Boyd, who had taken a job in California a few years previously, returned to England in July 1974 to find Drake in a forlorn state. “There was a huge difference in him,” he remembers. “It was shocking to see and he looked terrible. By then I thought the only therapy I could offer was recording his songs.”

Of the final four songs Drake wrote before his death, ‘Hanging On A Star’ was the most accusatory about his career decline. “The song asks, ‘Why do you leave me here when you deem me so high?’,” recalls Boyd. “I think it is directed at me, he wanted to know, ‘Where’s my life? Where’s my money and success?’ The song is directed at me and everybody else who told him he was destined for success.”

“For me, he wasn’t enigmatic,” remembers Thompson. “It was very clear what he was like. He was clinically depressed; there was no mystery about it. We did try to help but it was obvious it was going to be no good. “I told his sister once [actress Gabrielle Drake], I tried
really hard to get through to him. She said – imagine what it was like for her family. It was just one of those situations that felt hopeless. I wasn’t surprised when I heard the dreadful news.”
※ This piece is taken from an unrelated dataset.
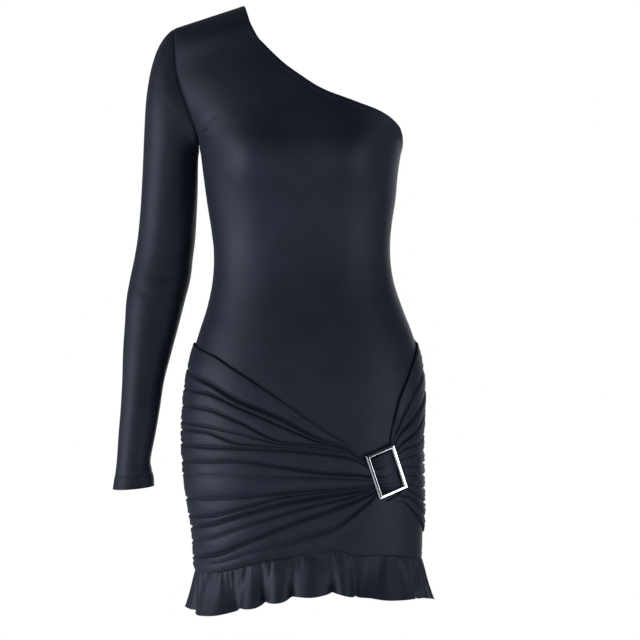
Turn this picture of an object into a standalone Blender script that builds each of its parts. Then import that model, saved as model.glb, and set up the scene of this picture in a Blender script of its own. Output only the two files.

In the early hours of Sunday, November 25, 1974, Nick Drake went downstairs to the kitchen of his parents’ house to eat some cornflakes. Unable to sleep, he took some of the
orange Tryptizol tablets used to treat his depression. Then he took some more. And then he took too many.

When Drake’s mother, Molly, went into his room at midday to wake him, she found him lying prostrate and semi-naked across his bed. The life of Nicholas Rodney Drake was over. A sealed envelope addressed to one of Drake’s close female friends lay nearby, but there was no note to confirm if he intended to take his life.

“People perceive what he was like and what he meant to do that night,” says Thompson. “But nobody will ever know, so all we can do is celebrate the things we are left with. We could talk forever about why he died the way he did.”

The final words go to Boyd: “A lot of things are easier to see in hindsight. Perhaps the wrong decisions were made by those close to him and he had every right to feel let down. But the people who know his songs know what a wonderfully gifted man he was. It’s only right he’s posthumously acknowledged for his music. I hope these concerts will go some way to restoring his name.”